=== THE REQUEST ===
Every entry here needs to be repeated exactly.

=== DATA FOR THIS TASK ===
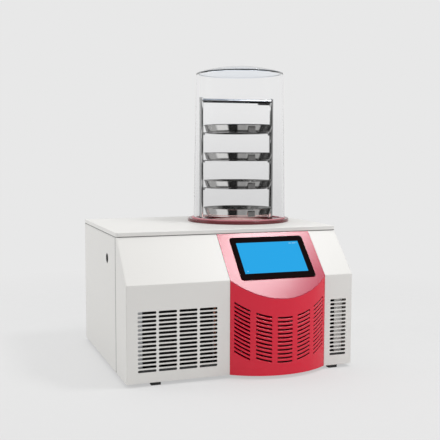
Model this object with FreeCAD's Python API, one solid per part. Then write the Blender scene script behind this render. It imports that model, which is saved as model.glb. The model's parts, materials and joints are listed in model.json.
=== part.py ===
import FreeCAD, Part
import math
import os

# Benchtop freeze dryer.  Millimetres, +Z up, front of the machine towards -Y.
# Working frame of the code: x = 0 at the middle of the body's width, y = 0 on the flat front
# face, z = 0 on the underside of the body.  place() moves everything so that the origin is the
# middle of the bottom of the whole machine, on the surface that the feet stand on.

# ---- overall body -------------------------------------------------------------------------
BODY_W = 550.0            # outside width of the cabinet
BODY_D = 470.0            # flat front face to rear face
BODY_H = 311.5            # underside of the cabinet to the underside of the top plate
CREASE_Z = 216.0          # height where the front face folds back
SLANT_RUN = 92.0          # how far back the slanted face goes
SHEET = 1.5               # sheet steel thickness
BEND = 3.0                # outside bend radius of the folded sheets
WRAP_D = 99.0             # depth of the front sheets' side returns
SEAM = 0.6                # shadow gap between two sheets
SIDE_SEAM = 1.2           # and between a front sheet's return and the side panel
FLANGE = 14.0             # depth of the inner flanges
LAP = 15.0                # overlap behind the side seam
PAN_H = 28.0              # upstand of the base pan
HOLE_FIT = 0.3            # holes in the sheets round what passes through
FIT = 0.1                 # clearance of pieces that lie against round ones
RUN_GAP = 0.05            # running clearance of turning fits

# ---- top plate -----------------------------------------------------------------------------
PLATE_H = 11.0            # skirt height of the top plate
PLATE_OVER = 1.0          # overhang past the cabinet
PLATE_CORNER = 7.0        # corner radius in plan
PLATE_EDGE = 2.0          # rounding along the top edge
PLATE_HOLE_FIT = 0.7      # hole in the plate round the trap

# ---- feet and screws -----------------------------------------------------------------------
FOOT_W = 22.0
FOOT_D = 14.0             # front to back
FOOT_H = 8.0
FOOT_EDGE = 1.0
FOOT_LEFT = 68.0          # middle of the left feet from the cabinet's left side
FOOT_RIGHT = 46.0         # and of the right feet from its right side
FOOT_FRONT = 12.0         # front feet behind the front face
FOOT_REAR = 34.0          # rear feet ahead of the rear face
FOOT_SCREW_R = 2.5
FOOT_HEAD_H = 2.0
FOOT_NUT_H = 4.0
THREAD_OVER = 2.0         # thread that stands past a nut
SCREW_R = 2.0
SCREW_L = 10.0
HEAD_R = 4.0
HEAD_H = 2.2

# ---- centre panel --------------------------------------------------------------------------
PANEL_IN = 191.7          # middle of the panel from the cabinet's right side
PANEL_W = 237.0
BULGE = 39.5              # how far the rounded front stands out
PANEL_PROUD = 0.5         # slanted part stands proud of the cabinet's slant
RED_COLS = 5
RED_ROWS = 12
RED_OUTER_ROWS = 13       # the two outer columns have one row more
RED_COL_ANGLE = 14.4      # degrees between columns round the bulge
RED_SLOT_ANGLE = 10.6     # degrees that one slot spans
RED_FIRST = 44.4          # first row below the panel's edge line
RED_SLOT_H = 5.4

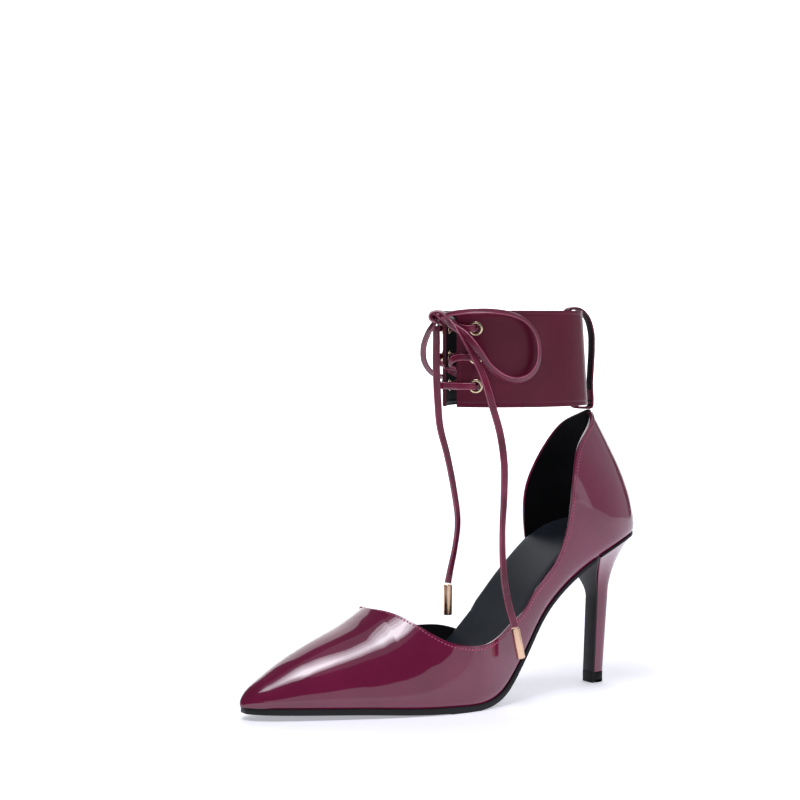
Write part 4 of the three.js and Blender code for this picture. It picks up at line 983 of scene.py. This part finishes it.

=== CORRECT RESPONSE ===
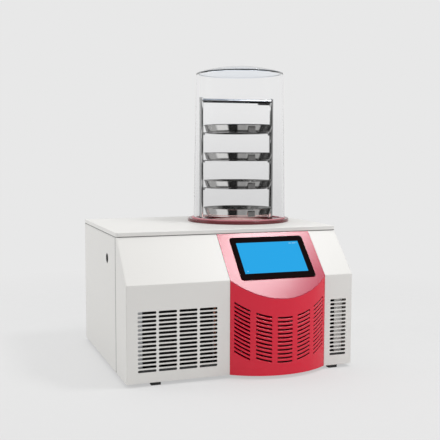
Model this object with FreeCAD's Python API, one solid per part. Then write the Blender scene script behind this render. It imports that model, which is saved as model.glb. The model's parts, materials and joints are listed in model.json.
=== part.py ===
import FreeCAD, Part
import math
import os

# Benchtop freeze dryer.  Millimetres, +Z up, front of the machine towards -Y.
# Working frame of the code: x = 0 at the middle of the body's width, y = 0 on the flat front
# face, z = 0 on the underside of the body.  place() moves everything so that the origin is the
# middle of the bottom of the whole machine, on the surface that the feet stand on.

# ---- overall body -------------------------------------------------------------------------
BODY_W = 550.0            # outside width of the cabinet
BODY_D = 470.0            # flat front face to rear face
BODY_H = 311.5            # underside of the cabinet to the underside of the top plate
CREASE_Z = 216.0          # height where the front face folds back
SLANT_RUN = 92.0          # how far back the slanted face goes
SHEET = 1.5               # sheet steel thickness
BEND = 3.0                # outside bend radius of the folded sheets
WRAP_D = 99.0             # depth of the front sheets' side returns
SEAM = 0.6                # shadow gap between two sheets
SIDE_SEAM = 1.2           # and between a front sheet's return and the side panel
FLANGE = 14.0             # depth of the inner flanges
LAP = 15.0                # overlap behind the side seam
PAN_H = 28.0              # upstand of the base pan
HOLE_FIT = 0.3            # holes in the sheets round what passes through
FIT = 0.1                 # clearance of pieces that lie against round ones
RUN_GAP = 0.05            # running clearance of turning fits

# ---- top plate -----------------------------------------------------------------------------
PLATE_H = 11.0            # skirt height of the top plate
PLATE_OVER = 1.0          # overhang past the cabinet
PLATE_CORNER = 7.0        # corner radius in plan
PLATE_EDGE = 2.0          # rounding along the top edge
PLATE_HOLE_FIT = 0.7      # hole in the plate round the trap

# ---- feet and screws -----------------------------------------------------------------------
FOOT_W = 22.0
FOOT_D = 14.0             # front to back
FOOT_H = 8.0
FOOT_EDGE = 1.0
FOOT_LEFT = 68.0          # middle of the left feet from the cabinet's left side
FOOT_RIGHT = 46.0         # and of the right feet from its right side
FOOT_FRONT = 12.0         # front feet behind the front face
FOOT_REAR = 34.0          # rear feet ahead of the rear face
FOOT_SCREW_R = 2.5
FOOT_HEAD_H = 2.0
FOOT_NUT_H = 4.0
THREAD_OVER = 2.0         # thread that stands past a nut
SCREW_R = 2.0
SCREW_L = 10.0
HEAD_R = 4.0
HEAD_H = 2.2

# ---- centre panel --------------------------------------------------------------------------
PANEL_IN = 191.7          # middle of the panel from the cabinet's right side
PANEL_W = 237.0
BULGE = 39.5              # how far the rounded front stands out
PANEL_PROUD = 0.5         # slanted part stands proud of the cabinet's slant
RED_COLS = 5
RED_ROWS = 12
RED_OUTER_ROWS = 13       # the two outer columns have one row more
RED_COL_ANGLE = 14.4      # degrees between columns round the bulge
RED_SLOT_ANGLE = 10.6     # degrees that one slot spans
RED_FIRST = 44.4          # first row below the panel's edge line
RED_SLOT_H = 5.4

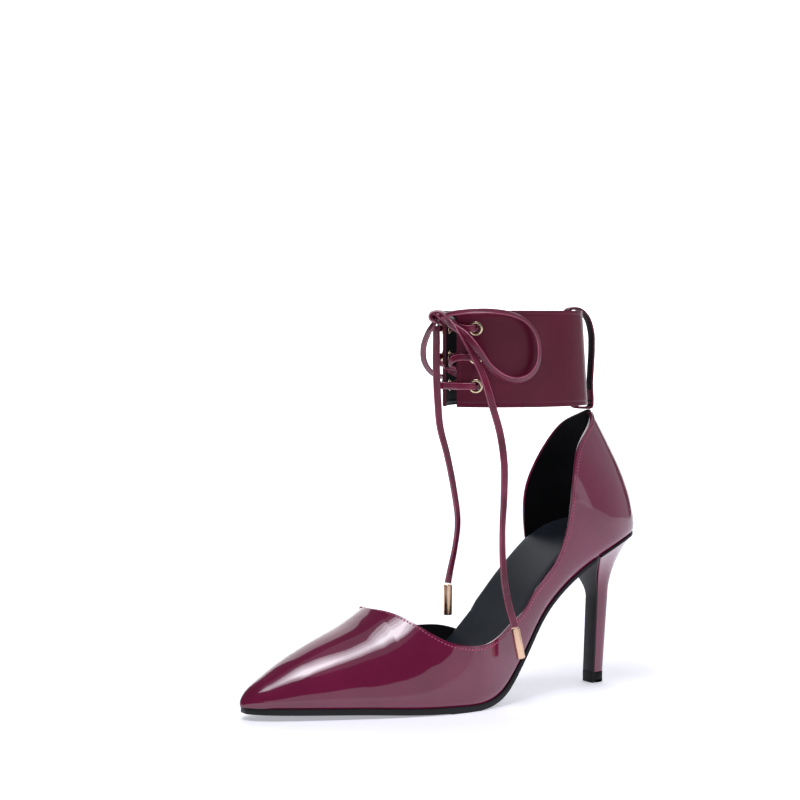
Write part 4 of the three.js and Blender code for this picture. It picks up at line 983 of scene.py. This part finishes it.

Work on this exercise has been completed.